### Material provided
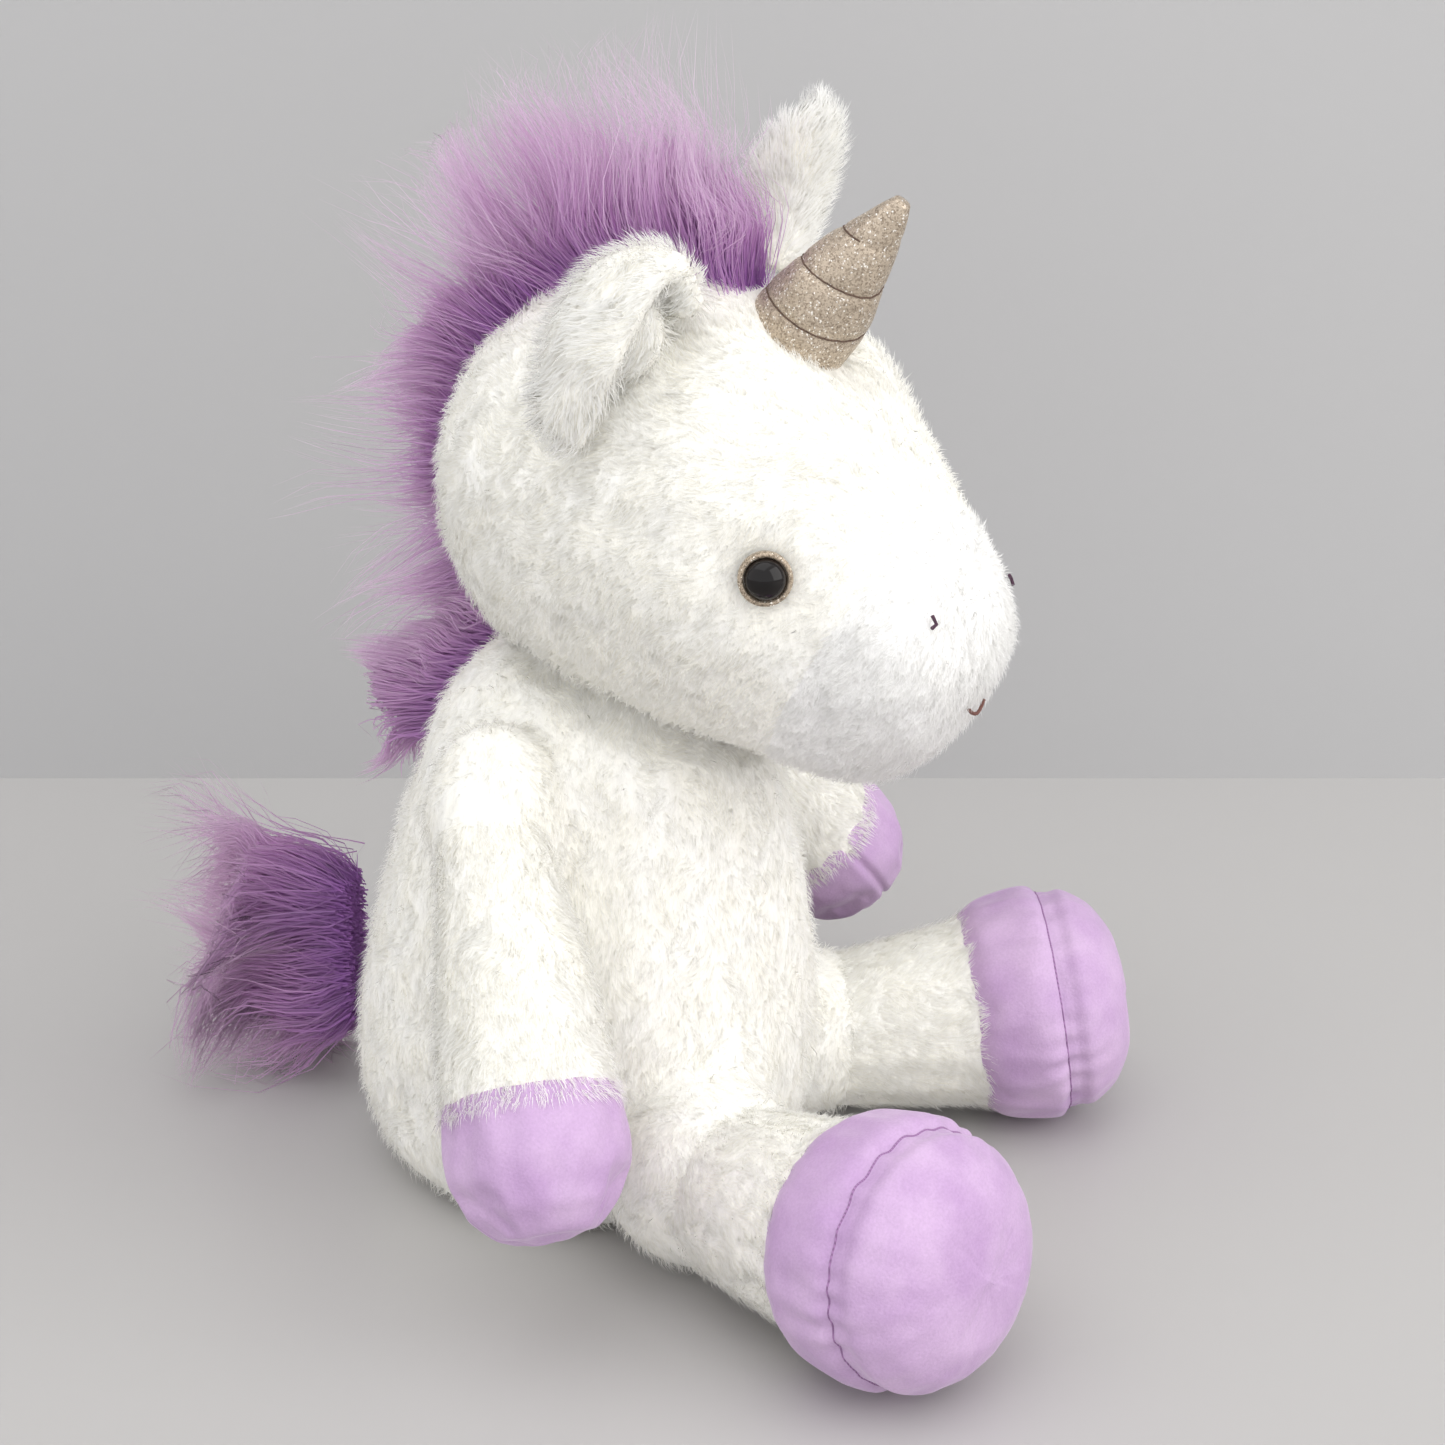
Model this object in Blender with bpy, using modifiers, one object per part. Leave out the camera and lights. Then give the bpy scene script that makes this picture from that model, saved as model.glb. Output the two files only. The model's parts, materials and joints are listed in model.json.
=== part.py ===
"""Sitting plush unicorn, built from its sewn covers, fillings, eyes, horn, mane and tail.

Metres, +Z up. The unicorn faces -Y and its right side is at -X. The origin is on the
floor, under the middle of the body.
"""

import math

import bmesh
import bpy
from mathutils import Matrix, Vector

MM = 0.001

# Fits and fabric
FABRIC = 1.5 * MM
SEAM_GAP = 0.4 * MM
FILL_GAP = 0.6 * MM
JOINT_PLAY = 1.6 * MM
ROUND_STEPS = 20
LIMB_STEPS = 14
HEAD_STEPS = 22
CURVE_STEPS = 8
MERGE_DISTANCE = 0.01 * MM
SHARP_ANGLE = math.radians(45)

# Neck: the body's top, the gusset and the head's hollow share this centre
NECK_CENTRE = Vector((0, -6, 116)) * MM
NECK_RADIUS = 51 * MM
GUSSET_INNER = NECK_RADIUS + JOINT_PLAY
GUSSET_OUTER = GUSSET_INNER + FABRIC
SOCKET_RADIUS = GUSSET_OUTER + JOINT_PLAY
SOCKET_STEPS = 24
NECK_DOME_ANGLES = (22, 36, 52, 66, 74)
GUSSET_ANGLES = (17, 25, 33, 41, 49)
HEAD_TURN = math.radians(-7)

# Body, floor upwards: height, half width, front, back
BODY_SECTIONS = (
    (0, 46, -48, 48),
    (3, 53, -55, 57),
    (12, 58, -62, 65),
    (30, 61, -66, 69),
    (50, 61, -67, 68),
    (78, 57.5, -65, 61),
    (104, 52, -61, 53),
    (125, 47.5, -56, 44),
)
BAG_HEIGHTS = (3.4, 8, 14, 19)
BAG_MARGIN = 4.5
FILLING_MARGIN = 2.8
FILLING_START = 0.9
FILLING_END = 0.93
FILLING_HEIGHTS = (20, 32, 50, 70, 90, 110, 125, 137, 147, 155, 160)

# Head, back to front: distance forward, half width, top, bottom
HEAD_SECTIONS = (
    (35, 5, 209, 199),
    (31, 18, 223, 185),
    (21, 35, 241, 167),
    (5, 48, 253, 153),
    (-15, 55, 259, 147),
    (-40, 57, 261, 143),
    (-62, 53, 257.5, 139),
    (-78, 45, 249, 135),
    (-91, 38, 232, 134),
    (-101, 36, 216, 138),
    (-111, 32, 202, 147),
    (-117, 25, 192, 157),
    (-120.5, 15, 184, 164),
    (-122, 5, 178, 170),
)
MUZZLE_SEAM = Vector((0, -109, 206)) * MM
MUZZLE_NORMAL = Vector((0, -0.859, -0.513)).normalized()

# Eyes
EYE_Y = -81 * MM
EYE_Z = 197.5 * MM
EYE_DOME_RADIUS = 5.1 * MM
EYE_RING_RADIUS = 6.7 * MM
EYE_RING_THICK = 1.2 * MM
EYE_RING_CORNER = 0.5 * MM
SHANK_RADIUS = 1.6 * MM
EYE_LIFT = 0.9 * MM
EYE_DOME_HEIGHT = 3.4 * MM
EYE_DOME_GAP = 0.3 * MM
SHANK_LENGTH = 7 * MM
SHANK_PLAY = 0.3 * MM
WASHER_DEPTH = 2.2 * MM
WASHER_RADIUS = 7 * MM
WASHER_THICK = 1.2 * MM
SHANK_HOLE_LENGTH = 20 * MM
POCKET_DEPTH = 10 * MM

# Face stitches
NOSTRIL_Y = -116 * MM
NOSTRIL_Z = 185.5 * MM
MOUTH_Z = 156.5 * MM
MOUTH_WIDTH = 9 * MM
MOUTH_STEPS = 6
MOUTH_CLEAR = 1.5 * MM
MOUTH_SEARCH_STEP = 0.1 * MM
NOSTRIL_ALONG = Vector((0, -0.5, 0.86))
NOSTRIL_BEND = 1.4 * MM
NOSTRIL_UPPER = 2 * MM
NOSTRIL_LOWER = 1.2 * MM
STITCH_RADIUS = 0.5 * MM

# Horn: base centre, tip, and profile as distance up the horn and radius
HORN_BASE = Vector((0, -61, 242)) * MM
HORN_TIP = Vector((0, -95, 283)) * MM
HORN_PROFILE = ((52, 1.2), (51, 3.1), (43, 5.8), (33, 9.2), (23, 12.1), (12, 13.8), (0, 13.2))
HORN_LENGTH = 52.3
HORN_FABRIC = 1 * MM
HORN_FILLING_MARGIN = 1.8
HORN_TURNS = 2.4
THREAD_RADIUS = 0.35 * MM
THREAD_CLEAR = 0.25 * MM
THREAD_SPAN = (17, 47)
THREAD_POINTS = 48

# Arms: shoulder, hoof middle, profile as distance along the arm and radius
SHOULDER = Vector((57, 0, 128)) * MM
RIGHT_HOOF = Vector((-101.5, -36, 53)) * MM
LEFT_HOOF = Vector((103, -34.5, 63)) * MM
ARM_PROFILE = ((-13, 3), (-10, 8.5), (-5, 12), (4, 13.1), (25, 15.8), (50, 19.8), (77, 21.8))
ARM_HOOF_PROFILE = ((77, 22.3), (86, 23.4), (94, 22.9), (103, 19), (108.5, 12.5), (110.7, 4.5), (111, 0))
ARM_SOCKET = 17.5 * MM
ARM_FILLING = (-4, 100)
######
▸ **What the task requires**:
Reproduce every line of the material above exactly.

▸ **Reply**:
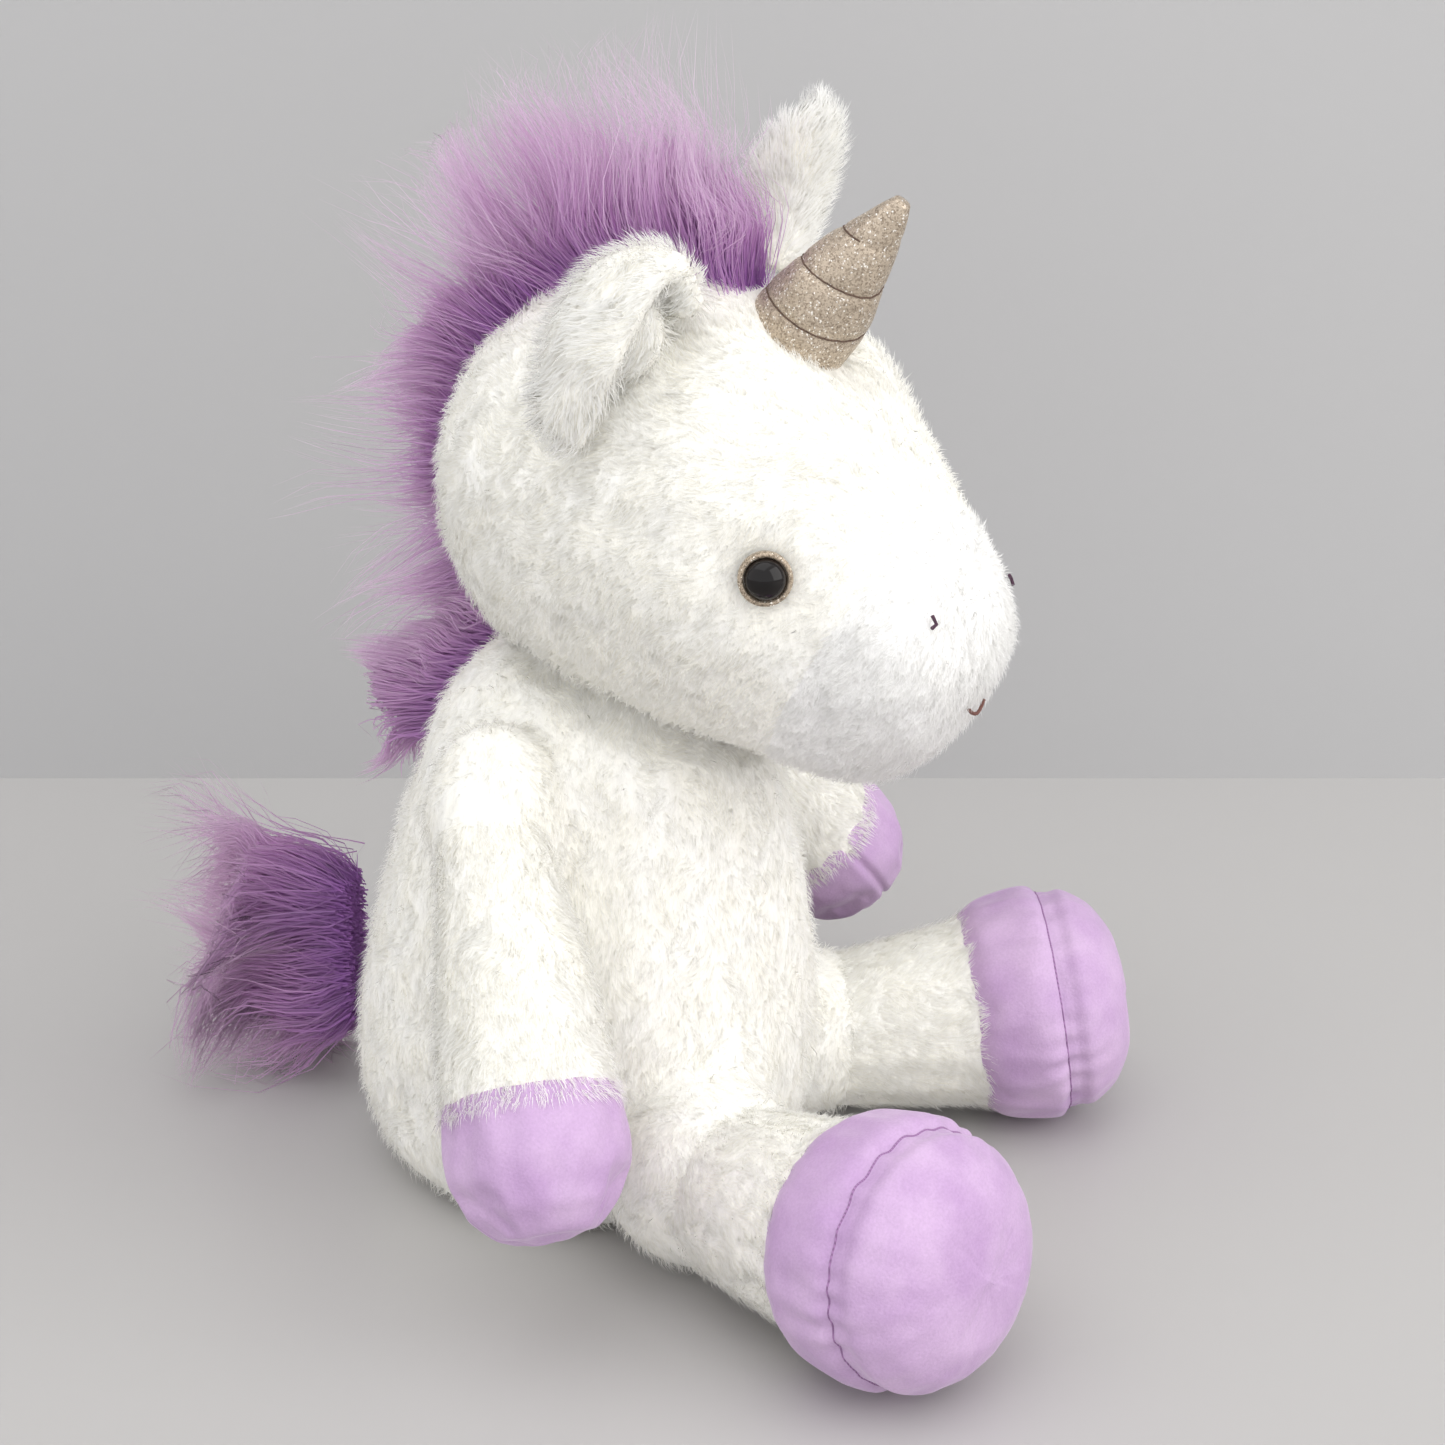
Model this object in Blender with bpy, using modifiers, one object per part. Leave out the camera and lights. Then give the bpy scene script that makes this picture from that model, saved as model.glb. Output the two files only. The model's parts, materials and joints are listed in model.json.
=== part.py ===
"""Sitting plush unicorn, built from its sewn covers, fillings, eyes, horn, mane and tail.

Metres, +Z up. The unicorn faces -Y and its right side is at -X. The origin is on the
floor, under the middle of the body.
"""

import math

import bmesh
import bpy
from mathutils import Matrix, Vector

MM = 0.001

# Fits and fabric
FABRIC = 1.5 * MM
SEAM_GAP = 0.4 * MM
FILL_GAP = 0.6 * MM
JOINT_PLAY = 1.6 * MM
ROUND_STEPS = 20
LIMB_STEPS = 14
HEAD_STEPS = 22
CURVE_STEPS = 8
MERGE_DISTANCE = 0.01 * MM
SHARP_ANGLE = math.radians(45)

# Neck: the body's top, the gusset and the head's hollow share this centre
NECK_CENTRE = Vector((0, -6, 116)) * MM
NECK_RADIUS = 51 * MM
GUSSET_INNER = NECK_RADIUS + JOINT_PLAY
GUSSET_OUTER = GUSSET_INNER + FABRIC
SOCKET_RADIUS = GUSSET_OUTER + JOINT_PLAY
SOCKET_STEPS = 24
NECK_DOME_ANGLES = (22, 36, 52, 66, 74)
GUSSET_ANGLES = (17, 25, 33, 41, 49)
HEAD_TURN = math.radians(-7)

# Body, floor upwards: height, half width, front, back
BODY_SECTIONS = (
    (0, 46, -48, 48),
    (3, 53, -55, 57),
    (12, 58, -62, 65),
    (30, 61, -66, 69),
    (50, 61, -67, 68),
    (78, 57.5, -65, 61),
    (104, 52, -61, 53),
    (125, 47.5, -56, 44),
)
BAG_HEIGHTS = (3.4, 8, 14, 19)
BAG_MARGIN = 4.5
FILLING_MARGIN = 2.8
FILLING_START = 0.9
FILLING_END = 0.93
FILLING_HEIGHTS = (20, 32, 50, 70, 90, 110, 125, 137, 147, 155, 160)

# Head, back to front: distance forward, half width, top, bottom
HEAD_SECTIONS = (
    (35, 5, 209, 199),
    (31, 18, 223, 185),
    (21, 35, 241, 167),
    (5, 48, 253, 153),
    (-15, 55, 259, 147),
    (-40, 57, 261, 143),
    (-62, 53, 257.5, 139),
    (-78, 45, 249, 135),
    (-91, 38, 232, 134),
    (-101, 36, 216, 138),
    (-111, 32, 202, 147),
    (-117, 25, 192, 157),
    (-120.5, 15, 184, 164),
    (-122, 5, 178, 170),
)
MUZZLE_SEAM = Vector((0, -109, 206)) * MM
MUZZLE_NORMAL = Vector((0, -0.859, -0.513)).normalized()

# Eyes
EYE_Y = -81 * MM
EYE_Z = 197.5 * MM
EYE_DOME_RADIUS = 5.1 * MM
EYE_RING_RADIUS = 6.7 * MM
EYE_RING_THICK = 1.2 * MM
EYE_RING_CORNER = 0.5 * MM
SHANK_RADIUS = 1.6 * MM
EYE_LIFT = 0.9 * MM
EYE_DOME_HEIGHT = 3.4 * MM
EYE_DOME_GAP = 0.3 * MM
SHANK_LENGTH = 7 * MM
SHANK_PLAY = 0.3 * MM
WASHER_DEPTH = 2.2 * MM
WASHER_RADIUS = 7 * MM
WASHER_THICK = 1.2 * MM
SHANK_HOLE_LENGTH = 20 * MM
POCKET_DEPTH = 10 * MM

# Face stitches
NOSTRIL_Y = -116 * MM
NOSTRIL_Z = 185.5 * MM
MOUTH_Z = 156.5 * MM
MOUTH_WIDTH = 9 * MM
MOUTH_STEPS = 6
MOUTH_CLEAR = 1.5 * MM
MOUTH_SEARCH_STEP = 0.1 * MM
NOSTRIL_ALONG = Vector((0, -0.5, 0.86))
NOSTRIL_BEND = 1.4 * MM
NOSTRIL_UPPER = 2 * MM
NOSTRIL_LOWER = 1.2 * MM
STITCH_RADIUS = 0.5 * MM

# Horn: base centre, tip, and profile as distance up the horn and radius
HORN_BASE = Vector((0, -61, 242)) * MM
HORN_TIP = Vector((0, -95, 283)) * MM
HORN_PROFILE = ((52, 1.2), (51, 3.1), (43, 5.8), (33, 9.2), (23, 12.1), (12, 13.8), (0, 13.2))
HORN_LENGTH = 52.3
HORN_FABRIC = 1 * MM
HORN_FILLING_MARGIN = 1.8
HORN_TURNS = 2.4
THREAD_RADIUS = 0.35 * MM
THREAD_CLEAR = 0.25 * MM
THREAD_SPAN = (17, 47)
THREAD_POINTS = 48

# Arms: shoulder, hoof middle, profile as distance along the arm and radius
SHOULDER = Vector((57, 0, 128)) * MM
RIGHT_HOOF = Vector((-101.5, -36, 53)) * MM
LEFT_HOOF = Vector((103, -34.5, 63)) * MM
ARM_PROFILE = ((-13, 3), (-10, 8.5), (-5, 12), (4, 13.1), (25, 15.8), (50, 19.8), (77, 21.8))
ARM_HOOF_PROFILE = ((77, 22.3), (86, 23.4), (94, 22.9), (103, 19), (108.5, 12.5), (110.7, 4.5), (111, 0))
ARM_SOCKET = 17.5 * MM
ARM_FILLING = (-4, 100)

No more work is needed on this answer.